MATERIAL >>
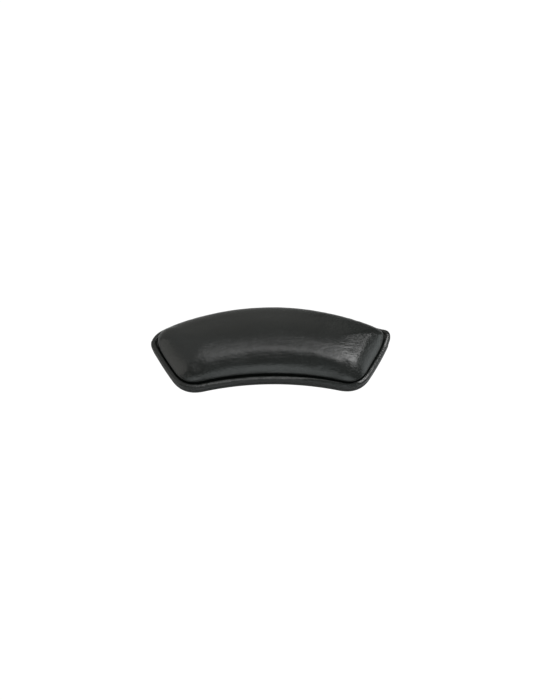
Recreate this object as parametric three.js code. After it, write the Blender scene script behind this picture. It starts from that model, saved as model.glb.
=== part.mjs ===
// Padded shoulder rest for a violin: a domed leather cushion seated in a leather-wrapped base
// plate with a rolled edge, which stands on a soft grip sheet.
//
// Millimetres, +Z up. X runs along the length, +Y points to the outer, convex edge, and -Y to
// the inner, concave edge. The origin is the middle of the footprint, on the resting surface.
// Seen from above the rest is a crescent: two arcs joined by two slanted ends, with all four
// corners rounded. Seen in section every layer is built by moving in from that outline
// towards a spine arc that runs along the middle of the crescent.

import * as THREE from 'three';

// Driving dimensions.
const LENGTH = 200; // tip to tip
const HEIGHT = 23.6; // resting surface to the crown of the cushion
const GAP = 0.3; // clearance between pieces that touch on the real object
const HIDE = 0.8; // thickness of the leather

// Outline of the base, before its corners are rounded.
const BACK_HALF = 0.517 * LENGTH; // half the chord of the convex edge
const BACK_BULGE = 32;
const FRONT_HALF = 0.357 * LENGTH; // half the chord of the concave edge
const FRONT_BULGE = 12;
const CORNER_DEPTH = 58; // from the front corners to the back corners, along Y
const END_BULGE = 1.7;
const BACK_CORNER = 12; // how far a corner's rounding runs along each edge
const FRONT_CORNER = 18;
const CORNER_PULL = 0.663; // how hard a rounded corner is drawn towards the sharp one

// Spine arc, half way between the two long edges.
const SPINE_HALF = 54;
const SPINE_BULGE = 7.1;

// Layers, from the resting surface up.
const GRIP_THICKNESS = 2.4;
const GRIP_INSET = 0.6; // the grip sheet stops just inside the rolled edge
const GRIP_ROUND = 0.5;
const BASE_UNDER = GRIP_THICKNESS + GAP; // underside of the base wrap
const ROLL_WIDTH = 2.5; // half width of the rolled edge
const ROLL_TOP = 9.1;
const SEAT_INSET = 4.6; // where the rolled edge has come down to the seat
const SEAT_TOP = 7.7; // the cushion sits here
const HEM = 10; // width of leather turned under each piece

// Cushion.
const CUSHION_INSET = 2.8; // from the base outline to the cushion's widest line
const CUSHION_UNDER = SEAT_TOP + GAP;
const CUSHION_WAIST = 10.4; // height of the cushion's widest line
const TUCK = 2.6; // how far the cushion's lower edge turns in
const DOME_POWER = 1.3; // 1 is an ellipse in section, higher is flatter at the rim
const DOME_STEPS = 9;
const CROWN = 0.96; // the dome is closed by a flat strip past this share of the way in
const BOARD_THICKNESS = 1.2;
const TOPPER = 5; // thickness of the soft foam over the firm block
const FOAM_EASE = 0.4; // clearance of each foam inside the layer around it

// Points along each stretch of the outline.
const BACK_STEPS = 18;
const FRONT_STEPS = 12;
const END_STEPS = 5;
const CORNER_STEPS = 6;

// Colours of the real materials.
const LEATHER = { color: 0x2c2c2b, roughness: 0.42, metalness: 0 };
const SOFT_FOAM = { color: 0xb9b2a0, roughness: 0.95, metalness: 0 };
const FIRM_FOAM = { color: 0x74777a, roughness: 0.95, metalness: 0 };
const FIBREBOARD = { color: 0x8a6a48, roughness: 0.85, metalness: 0 };
const ADHESIVE = { color: 0xd8cfae, roughness: 0.5, metalness: 0 };
const BASE_FOAM = { color: 0x3a3b3d, roughness: 0.9, metalness: 0 };
const GRIP_RUBBER = { color: 0x1e1f1f, roughness: 0.75, metalness: 0 };

// Part of the circular arc from one corner to the next. The bulge is to the left of the way
// from start to end, and a trim is how much of the arc is left off at that end.
function edgeArc(start, end, bulge, trimStart, trimEnd, steps) {
  const chord = end.clone().sub(start);
  const left = new THREE.Vector2(-chord.y, chord.x).normalize();
  const radius = (chord.length() ** 2 / 4 + bulge ** 2) / (2 * bulge);
  const centre = start.clone().add(end).multiplyScalar(0.5);
  centre.addScaledVector(left, bulge - radius);
  const halfAngle = Math.asin(chord.length() / 2 / radius);
  const first = halfAngle - trimStart / radius;
  const last = -halfAngle + trimEnd / radius;
  const points = [];
  for (let i = 0; i <= steps; i += 1) {
    const angle = THREE.MathUtils.lerp(first, last, i / steps);
    const spoke = left.clone().multiplyScalar(radius);
    points.push(spoke.rotateAround(new THREE.Vector2(), angle).add(centre));
  }
  return points;
}

// Rounded corner between two trimmed edges, without its two end points.
function roundedCorner(from, sharp, to) {
  const pullFrom = from.clone().lerp(sharp, CORNER_PULL);
  const pullTo = to.clone().lerp(sharp, CORNER_PULL);
  const curve = new THREE.CubicBezierCurve(from, pullFrom, pullTo, to);
  return curve.getPoints(CORNER_STEPS).slice(1, -1);
}

// Outline of the base, anticlockwise from the left end of the front edge. Here Y starts at
// the chord of the front edge.
function baseOutline() {
  const frontLeft = new THREE.Vector2(-FRONT_HALF, 0);
  const frontRight = new THREE.Vector2(FRONT_HALF, 0);
  const backRight = new THREE.Vector2(BACK_HALF, CORNER_DEPTH);
  const backLeft = new THREE.Vector2(-BACK_HALF, CORNER_DEPTH);
  const sharp = [frontRight, backRight, backLeft, frontLeft];
  const edges = [
    edgeArc(frontLeft, frontRight, FRONT_BULGE, FRONT_CORNER, FRONT_CORNER, FRONT_STEPS),
    edgeArc(frontRight, backRight, -END_BULGE, FRONT_CORNER, BACK_CORNER, END_STEPS),
    edgeArc(backRight, backLeft, -BACK_BULGE, BACK_CORNER, BACK_CORNER, BACK_STEPS),
    edgeArc(backLeft, frontLeft, -END_BULGE, BACK_CORNER, FRONT_CORNER, END_STEPS),
  ];
  const points = [];
  for (const [i, edge] of edges.entries()) {
    const next = edges[(i + 1) % edges.length];
    points.push(...edge, ...roundedCorner(edge[edge.length - 1], sharp[i], next[0]));
  }
  return points;
}

// The spine arc's nearest point to each point of the outline.
function spinePoints(outline) {
  const crest = (FRONT_BULGE + CORNER_DEPTH + BACK_BULGE) / 2;
  const radius = (SPINE_HALF ** 2 + SPINE_BULGE ** 2) / (2 * SPINE_BULGE);
  const centre = new THREE.Vector2(0, crest - radius);
  const reach = Math.asin(SPINE_HALF / radius);
  return outline.map((point) => {
    const angle = Math.atan2(point.x, point.y - centre.y);
    const held = THREE.MathUtils.clamp(angle, -reach, reach);
    return new THREE.Vector2(Math.sin(held), Math.cos(held)).multiplyScalar(radius).add(centre);
  });
}

const OUTLINE = baseOutline();
const SPINE = spinePoints(OUTLINE);
const MIDDLE = new THREE.Box2().setFromPoints(OUTLINE).getCenter(new THREE.Vector2());

// A ring at a given height, moved in from the outline by a distance, and after that by a
// share of what is left on the way to the spine.
function ring(inset, height, share = 0) {
  return OUTLINE.map((edge, i) => {
    const way = SPINE[i].clone().sub(edge);
    const moved = inset + share * (way.length() - inset);
    const place = edge.clone().addScaledVector(way.normalize(), moved).sub(MIDDLE);
    return new THREE.Vector3(place.x, place.y, height);
  });
}

// Rings from a dome's widest line up to its crown.
function domeRings(inset, waist, top) {
  const lastAngle = Math.acos(1 - CROWN);
  const rings = [];
  for (let i = 0; i <= DOME_STEPS; i += 1) {
    const angle = (lastAngle * i) / DOME_STEPS;
    const rise = (top - waist) * Math.sin(angle) ** DOME_POWER;
    rings.push(ring(inset, waist + rise, 1 - Math.cos(angle)));
  }
  return rings;
}

// Rings round the rolled edge of the base, from its underside over its crest to the seat. The
// skin is how far inside the leather's outer face they lie.
function rollRings(skin) {
  const low = BASE_UNDER + skin;
  const high = ROLL_TOP - skin;
  const middle = (low + high) / 2;
  const reach = ROLL_WIDTH - skin;
  const rings = [];
  for (const degrees of [-90, -50, -15, 15, 50, 90]) {
    const angle = THREE.MathUtils.degToRad(degrees);
    const inset = ROLL_WIDTH - reach * Math.cos(angle);
    rings.push(ring(inset, middle + (high - middle) * Math.sin(angle)));
  }
  const seat = SEAT_TOP - skin;
  rings.push(ring((ROLL_WIDTH + SEAT_INSET) / 2, (high + seat) / 2));
  rings.push(ring(SEAT_INSET, seat));
  return rings;
}

// One closed solid through a row of rings, with a flat face on the first and the last. It
// may turn back inside itself, which makes a shell that is open underneath.
function loft(name, look, rings) {
  const count = OUTLINE.length;
  const positions = rings.flat().flatMap((point) => point.toArray());
  const faces = [];
  for (let level = 0; level < rings.length - 1; level += 1) {
    for (let i = 0; i < count; i += 1) {
      const a = level * count + i;
      const b = level * count + ((i + 1) % count);
      faces.push(a, b, b + count, a, b + count, a + count);
    }
  }
  const top = (rings.length - 1) * count;
  for (const [a, b, c] of THREE.ShapeUtils.triangulateShape(rings[0], [])) {
    faces.push(a, c, b);
  }
  for (const [a, b, c] of THREE.ShapeUtils.triangulateShape(rings[rings.length - 1], [])) {
    faces.push(top + a, top + b, top + c);
  }
  const geometry = new THREE.BufferGeometry();
  geometry.setAttribute('position', new THREE.Float32BufferAttribute(positions, 3));
  geometry.setIndex(faces);
  geometry.computeVertexNormals();
  const mesh = new THREE.Mesh(geometry, new THREE.MeshStandardMaterial(look));
  mesh.name = name;
  return mesh;
}

// Flat sheet with plain edges.
function sheet(name, look, inset, under, thickness) {
  return loft(name, look, [ring(inset, under), ring(inset, under + thickness)]);
}

// Soft rubber sheet that grips the violin's back, with softened edges.
function gripPad() {
  const inner = GRIP_INSET + GRIP_ROUND;
  return loft('grip_pad', GRIP_RUBBER, [
    ring(inner, 0),
    ring(GRIP_INSET, GRIP_ROUND),
    ring(GRIP_INSET, GRIP_THICKNESS - GRIP_ROUND),
    ring(inner, GRIP_THICKNESS),
  ]);
}

// Adhesive sheet between the grip and the base plate, inside the base wrap's hem.
function gripBond() {
  return sheet('grip_bond', ADHESIVE, HEM + GAP, BASE_UNDER, HIDE);
}

// Leather wrapped over the base plate and turned under it.
function baseCover() {
  const inside = rollRings(HIDE).reverse();
  const hemTop = ring(HEM, BASE_UNDER + HIDE);
  const hemUnder = ring(HEM, BASE_UNDER);
  return loft('base_cover', LEATHER, [...inside, hemTop, hemUnder, ...rollRings(0)]);
}

// Moulded foam plate with a raised rim that makes the rolled edge.
function basePlate() {
  return loft('base_plate', BASE_FOAM, rollRings(HIDE + GAP));
}

// Double-sided adhesive sheet that holds the cushion in its seat.
function cushionBond() {
  return sheet('cushion_bond', ADHESIVE, CUSHION_INSET + HEM + GAP, CUSHION_UNDER, HIDE);
}

// Thin flexible board that the cushion's leather is pulled over and glued to.
function cushionBoard() {
  const under = CUSHION_UNDER + HIDE + GAP;
  const inset = CUSHION_INSET + TUCK;
  return sheet('cushion_board', FIBREBOARD, inset, under, BOARD_THICKNESS);
}

// Leather cover of the cushion, turned under the board all round.
function cushionCover() {
  const hem = CUSHION_INSET + HEM;
  const tuckInset = CUSHION_INSET + TUCK;
  const tuckHeight = CUSHION_WAIST - CUSHION_UNDER;
  const outside = domeRings(CUSHION_INSET, CUSHION_WAIST, HEIGHT);
  const inside = domeRings(CUSHION_INSET + HIDE, CUSHION_WAIST, HEIGHT - HIDE).reverse();
  const turned = Math.SQRT1_2;
  return loft('cushion_cover', LEATHER, [
    ...inside,
    ring(tuckInset - (TUCK - HIDE) * turned, CUSHION_WAIST - (tuckHeight - HIDE) * turned),
    ring(tuckInset, CUSHION_UNDER + HIDE),
    ring(hem, CUSHION_UNDER + HIDE),
    ring(hem, CUSHION_UNDER),
    ring(tuckInset, CUSHION_UNDER),
    ring(tuckInset - TUCK * turned, CUSHION_WAIST - tuckHeight * turned),
    ...outside,
  ]);
}

// Firm foam block on the board.
function coreFoam() {
  const under = CUSHION_UNDER + HIDE + BOARD_THICKNESS + 2 * GAP;
  const skin = HIDE + TOPPER + 2 * FOAM_EASE;
  return loft('core_foam', FIRM_FOAM, domeRings(CUSHION_INSET + skin, under, HEIGHT - skin));
}

// Soft foam laid over the firm block, down to the board.
function comfortFoam() {
  const under = CUSHION_UNDER + HIDE + BOARD_THICKNESS + 2 * GAP;
  const skin = HIDE + FOAM_EASE;
  const inner = skin + TOPPER;
  return loft('comfort_foam', SOFT_FOAM, [
    ...domeRings(CUSHION_INSET + inner, under, HEIGHT - inner).reverse(),
    ...domeRings(CUSHION_INSET + skin, under, HEIGHT - skin),
  ]);
}

const shoulderRest = new THREE.Group();
shoulderRest.add(gripPad(), gripBond(), baseCover(), basePlate(), cushionBond());
shoulderRest.add(cushionBoard(), cushionCover(), coreFoam(), comfortFoam());

export default shoulderRest;
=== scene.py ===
import math

import bpy
import numpy as np
from mathutils import Matrix, Vector, noise
from mathutils.bvhtree import BVHTree


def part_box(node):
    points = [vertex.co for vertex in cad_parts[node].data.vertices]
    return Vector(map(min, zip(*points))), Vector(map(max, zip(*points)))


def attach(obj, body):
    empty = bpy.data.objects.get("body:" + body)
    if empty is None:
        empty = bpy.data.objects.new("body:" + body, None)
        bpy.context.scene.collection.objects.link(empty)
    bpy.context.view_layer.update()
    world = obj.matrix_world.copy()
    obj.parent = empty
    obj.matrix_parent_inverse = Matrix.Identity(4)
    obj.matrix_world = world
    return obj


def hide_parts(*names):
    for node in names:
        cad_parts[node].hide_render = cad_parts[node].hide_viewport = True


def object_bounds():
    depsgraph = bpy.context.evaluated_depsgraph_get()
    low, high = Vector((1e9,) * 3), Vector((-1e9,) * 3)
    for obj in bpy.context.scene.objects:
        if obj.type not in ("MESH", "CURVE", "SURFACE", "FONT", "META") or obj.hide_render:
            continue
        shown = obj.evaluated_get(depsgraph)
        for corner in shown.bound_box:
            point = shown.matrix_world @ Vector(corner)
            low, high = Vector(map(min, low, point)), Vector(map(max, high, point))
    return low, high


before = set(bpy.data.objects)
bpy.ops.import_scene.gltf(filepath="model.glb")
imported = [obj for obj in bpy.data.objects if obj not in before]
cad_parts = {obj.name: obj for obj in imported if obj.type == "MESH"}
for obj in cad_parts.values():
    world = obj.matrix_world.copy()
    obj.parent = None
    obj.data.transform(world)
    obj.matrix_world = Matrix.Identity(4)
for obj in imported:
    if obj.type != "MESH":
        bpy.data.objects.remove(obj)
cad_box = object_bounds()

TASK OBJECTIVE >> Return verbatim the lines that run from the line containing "const shoulderRest = new THREE.Group();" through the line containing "obj.parent = empty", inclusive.

SOLUTION FOR THIS EXERCISE >>
const shoulderRest = new THREE.Group();
shoulderRest.add(gripPad(), gripBond(), baseCover(), basePlate(), cushionBond());
shoulderRest.add(cushionBoard(), cushionCover(), coreFoam(), comfortFoam());

export default shoulderRest;
=== scene.py ===
import math

import bpy
import numpy as np
from mathutils import Matrix, Vector, noise
from mathutils.bvhtree import BVHTree


def part_box(node):
    points = [vertex.co for vertex in cad_parts[node].data.vertices]
    return Vector(map(min, zip(*points))), Vector(map(max, zip(*points)))


def attach(obj, body):
    empty = bpy.data.objects.get("body:" + body)
    if empty is None:
        empty = bpy.data.objects.new("body:" + body, None)
        bpy.context.scene.collection.objects.link(empty)
    bpy.context.view_layer.update()
    world = obj.matrix_world.copy()
    obj.parent = empty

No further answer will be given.